§ The task
Copy out every record below with complete accuracy.

Stored data entries
..........

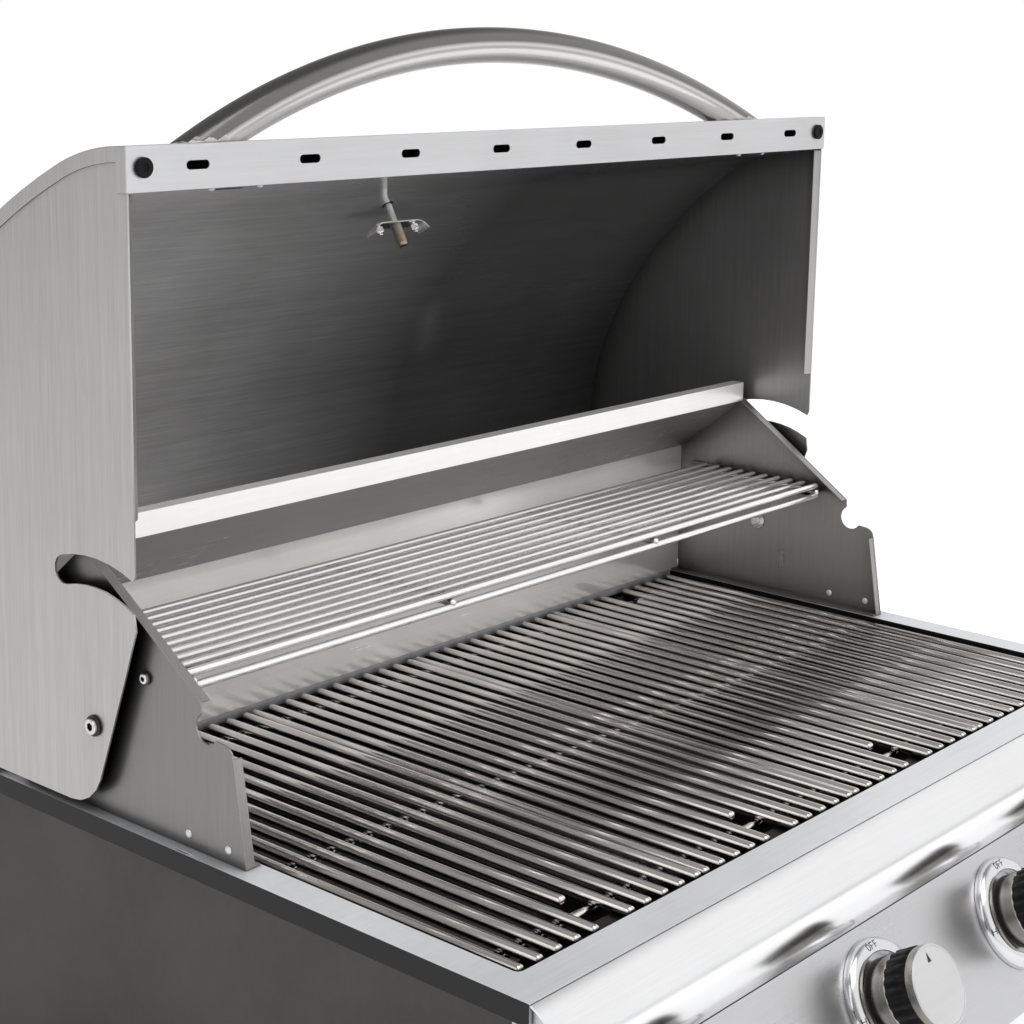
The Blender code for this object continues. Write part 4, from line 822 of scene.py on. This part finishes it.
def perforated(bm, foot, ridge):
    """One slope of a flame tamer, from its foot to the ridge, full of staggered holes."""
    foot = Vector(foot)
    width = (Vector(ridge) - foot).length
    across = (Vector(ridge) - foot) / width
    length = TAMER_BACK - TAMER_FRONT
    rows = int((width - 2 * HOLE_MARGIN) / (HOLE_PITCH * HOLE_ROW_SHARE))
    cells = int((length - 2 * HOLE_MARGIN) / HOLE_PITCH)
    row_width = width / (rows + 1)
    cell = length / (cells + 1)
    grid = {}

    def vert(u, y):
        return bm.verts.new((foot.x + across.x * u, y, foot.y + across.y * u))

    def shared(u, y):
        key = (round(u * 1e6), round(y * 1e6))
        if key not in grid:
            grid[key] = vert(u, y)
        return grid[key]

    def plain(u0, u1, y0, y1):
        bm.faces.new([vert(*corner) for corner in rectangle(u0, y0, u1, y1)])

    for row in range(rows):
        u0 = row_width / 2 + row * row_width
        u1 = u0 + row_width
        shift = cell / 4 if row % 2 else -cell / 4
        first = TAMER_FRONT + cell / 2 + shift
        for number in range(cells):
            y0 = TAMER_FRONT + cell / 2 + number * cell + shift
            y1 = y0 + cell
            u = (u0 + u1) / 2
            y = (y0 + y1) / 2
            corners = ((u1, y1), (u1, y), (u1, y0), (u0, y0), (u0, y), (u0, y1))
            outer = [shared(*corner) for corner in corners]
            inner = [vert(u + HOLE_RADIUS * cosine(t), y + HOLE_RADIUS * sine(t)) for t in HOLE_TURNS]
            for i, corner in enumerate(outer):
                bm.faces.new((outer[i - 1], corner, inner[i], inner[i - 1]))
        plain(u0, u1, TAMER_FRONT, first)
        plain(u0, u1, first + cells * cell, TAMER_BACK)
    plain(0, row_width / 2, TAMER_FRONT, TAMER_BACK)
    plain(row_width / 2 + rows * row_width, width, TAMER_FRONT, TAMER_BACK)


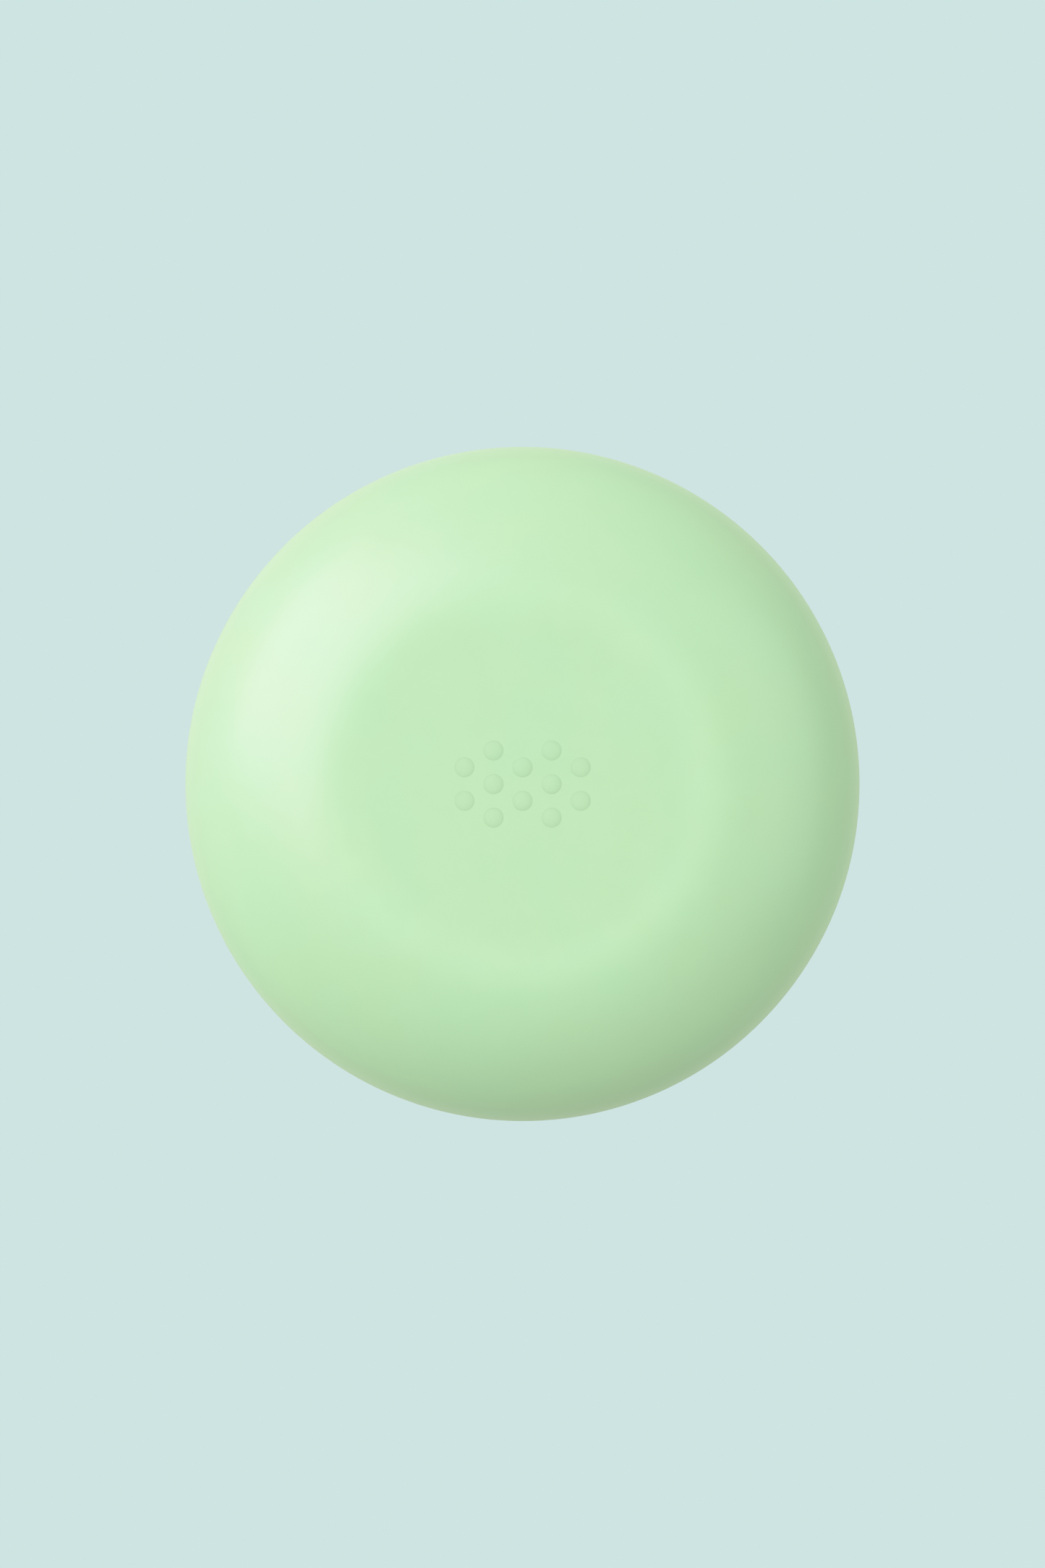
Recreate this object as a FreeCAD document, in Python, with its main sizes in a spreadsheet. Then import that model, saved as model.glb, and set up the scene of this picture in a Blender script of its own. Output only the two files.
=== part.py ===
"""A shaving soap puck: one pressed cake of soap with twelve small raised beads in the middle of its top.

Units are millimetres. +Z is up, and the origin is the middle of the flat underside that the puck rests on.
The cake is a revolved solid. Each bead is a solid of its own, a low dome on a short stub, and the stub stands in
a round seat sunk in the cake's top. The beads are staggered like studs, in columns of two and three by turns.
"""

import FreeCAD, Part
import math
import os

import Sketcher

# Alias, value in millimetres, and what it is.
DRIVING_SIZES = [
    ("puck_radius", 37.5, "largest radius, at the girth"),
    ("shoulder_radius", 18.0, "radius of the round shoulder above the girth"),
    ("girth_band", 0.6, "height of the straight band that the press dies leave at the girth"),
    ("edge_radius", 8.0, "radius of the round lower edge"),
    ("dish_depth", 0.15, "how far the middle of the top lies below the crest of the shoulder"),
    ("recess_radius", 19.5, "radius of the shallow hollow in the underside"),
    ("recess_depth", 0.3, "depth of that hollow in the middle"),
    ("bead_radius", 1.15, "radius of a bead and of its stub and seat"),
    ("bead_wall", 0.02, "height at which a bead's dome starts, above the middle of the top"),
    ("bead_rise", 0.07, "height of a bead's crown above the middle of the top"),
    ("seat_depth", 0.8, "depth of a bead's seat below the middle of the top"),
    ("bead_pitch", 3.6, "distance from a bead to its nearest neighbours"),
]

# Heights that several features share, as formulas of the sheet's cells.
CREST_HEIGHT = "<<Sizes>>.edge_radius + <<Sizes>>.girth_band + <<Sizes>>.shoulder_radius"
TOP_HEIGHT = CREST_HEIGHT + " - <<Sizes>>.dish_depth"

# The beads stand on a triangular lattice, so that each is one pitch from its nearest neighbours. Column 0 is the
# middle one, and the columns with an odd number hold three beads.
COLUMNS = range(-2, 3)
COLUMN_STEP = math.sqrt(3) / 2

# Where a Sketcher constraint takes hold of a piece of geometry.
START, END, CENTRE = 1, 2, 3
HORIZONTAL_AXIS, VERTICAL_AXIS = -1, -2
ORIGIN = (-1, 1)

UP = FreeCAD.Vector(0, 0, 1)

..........

§ Task answer
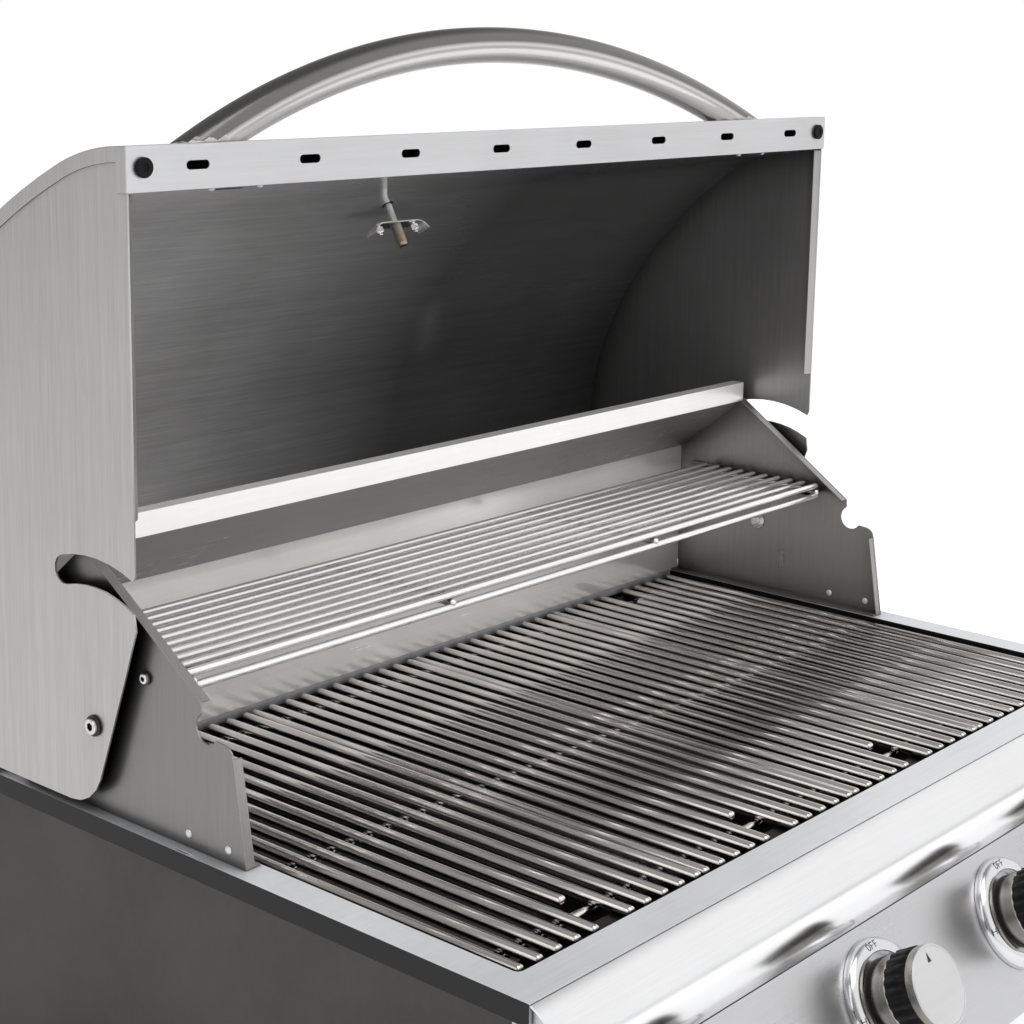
The Blender code for this object continues. Write part 4, from line 822 of scene.py on. This part finishes it.
def perforated(bm, foot, ridge):
    """One slope of a flame tamer, from its foot to the ridge, full of staggered holes."""
    foot = Vector(foot)
    width = (Vector(ridge) - foot).length
    across = (Vector(ridge) - foot) / width
    length = TAMER_BACK - TAMER_FRONT
    rows = int((width - 2 * HOLE_MARGIN) / (HOLE_PITCH * HOLE_ROW_SHARE))
    cells = int((length - 2 * HOLE_MARGIN) / HOLE_PITCH)
    row_width = width / (rows + 1)
    cell = length / (cells + 1)
    grid = {}

    def vert(u, y):
        return bm.verts.new((foot.x + across.x * u, y, foot.y + across.y * u))

    def shared(u, y):
        key = (round(u * 1e6), round(y * 1e6))
        if key not in grid:
            grid[key] = vert(u, y)
        return grid[key]

    def plain(u0, u1, y0, y1):
        bm.faces.new([vert(*corner) for corner in rectangle(u0, y0, u1, y1)])

    for row in range(rows):
        u0 = row_width / 2 + row * row_width
        u1 = u0 + row_width
        shift = cell / 4 if row % 2 else -cell / 4
        first = TAMER_FRONT + cell / 2 + shift
        for number in range(cells):
            y0 = TAMER_FRONT + cell / 2 + number * cell + shift
            y1 = y0 + cell
            u = (u0 + u1) / 2
            y = (y0 + y1) / 2
            corners = ((u1, y1), (u1, y), (u1, y0), (u0, y0), (u0, y), (u0, y1))
            outer = [shared(*corner) for corner in corners]
            inner = [vert(u + HOLE_RADIUS * cosine(t), y + HOLE_RADIUS * sine(t)) for t in HOLE_TURNS]
            for i, corner in enumerate(outer):
                bm.faces.new((outer[i - 1], corner, inner[i], inner[i - 1]))
        plain(u0, u1, TAMER_FRONT, first)
        plain(u0, u1, first + cells * cell, TAMER_BACK)
    plain(0, row_width / 2, TAMER_FRONT, TAMER_BACK)
    plain(row_width / 2 + rows * row_width, width, TAMER_FRONT, TAMER_BACK)


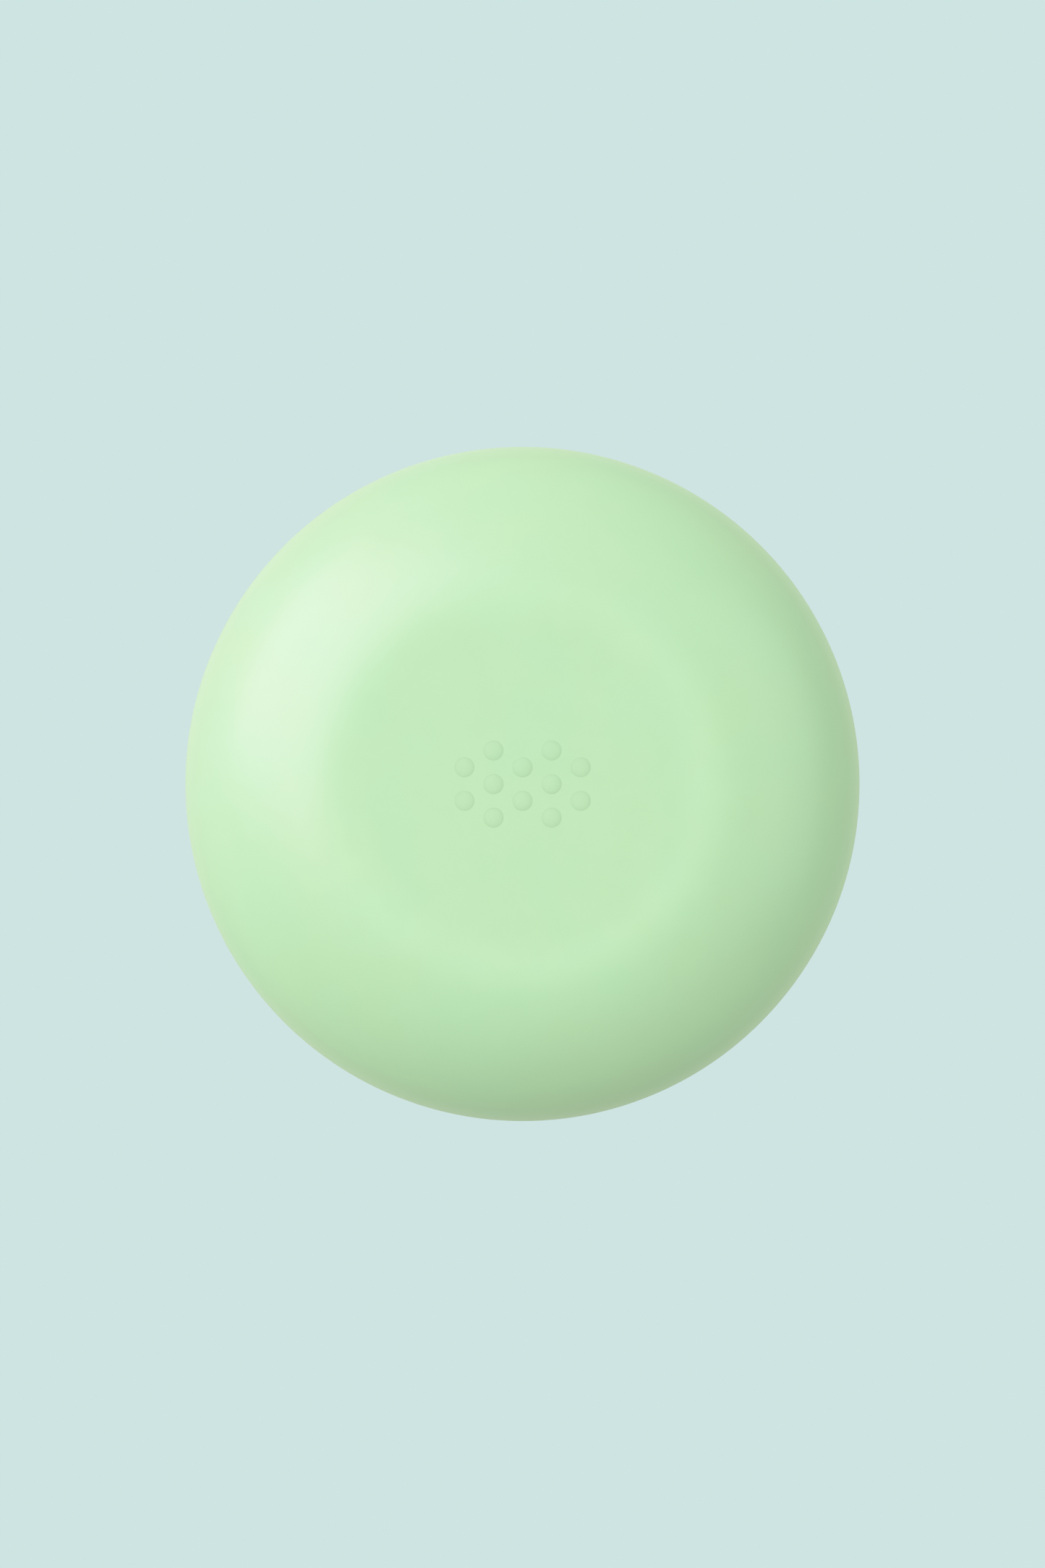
Recreate this object as a FreeCAD document, in Python, with its main sizes in a spreadsheet. Then import that model, saved as model.glb, and set up the scene of this picture in a Blender script of its own. Output only the two files.
=== part.py ===
"""A shaving soap puck: one pressed cake of soap with twelve small raised beads in the middle of its top.

Units are millimetres. +Z is up, and the origin is the middle of the flat underside that the puck rests on.
The cake is a revolved solid. Each bead is a solid of its own, a low dome on a short stub, and the stub stands in
a round seat sunk in the cake's top. The beads are staggered like studs, in columns of two and three by turns.
"""

import FreeCAD, Part
import math
import os

import Sketcher

# Alias, value in millimetres, and what it is.
DRIVING_SIZES = [
    ("puck_radius", 37.5, "largest radius, at the girth"),
    ("shoulder_radius", 18.0, "radius of the round shoulder above the girth"),
    ("girth_band", 0.6, "height of the straight band that the press dies leave at the girth"),
    ("edge_radius", 8.0, "radius of the round lower edge"),
    ("dish_depth", 0.15, "how far the middle of the top lies below the crest of the shoulder"),
    ("recess_radius", 19.5, "radius of the shallow hollow in the underside"),
    ("recess_depth", 0.3, "depth of that hollow in the middle"),
    ("bead_radius", 1.15, "radius of a bead and of its stub and seat"),
    ("bead_wall", 0.02, "height at which a bead's dome starts, above the middle of the top"),
    ("bead_rise", 0.07, "height of a bead's crown above the middle of the top"),
    ("seat_depth", 0.8, "depth of a bead's seat below the middle of the top"),
    ("bead_pitch", 3.6, "distance from a bead to its nearest neighbours"),
]

# Heights that several features share, as formulas of the sheet's cells.
CREST_HEIGHT = "<<Sizes>>.edge_radius + <<Sizes>>.girth_band + <<Sizes>>.shoulder_radius"
TOP_HEIGHT = CREST_HEIGHT + " - <<Sizes>>.dish_depth"

# The beads stand on a triangular lattice, so that each is one pitch from its nearest neighbours. Column 0 is the
# middle one, and the columns with an odd number hold three beads.
COLUMNS = range(-2, 3)
COLUMN_STEP = math.sqrt(3) / 2

# Where a Sketcher constraint takes hold of a piece of geometry.
START, END, CENTRE = 1, 2, 3
HORIZONTAL_AXIS, VERTICAL_AXIS = -1, -2
ORIGIN = (-1, 1)

UP = FreeCAD.Vector(0, 0, 1)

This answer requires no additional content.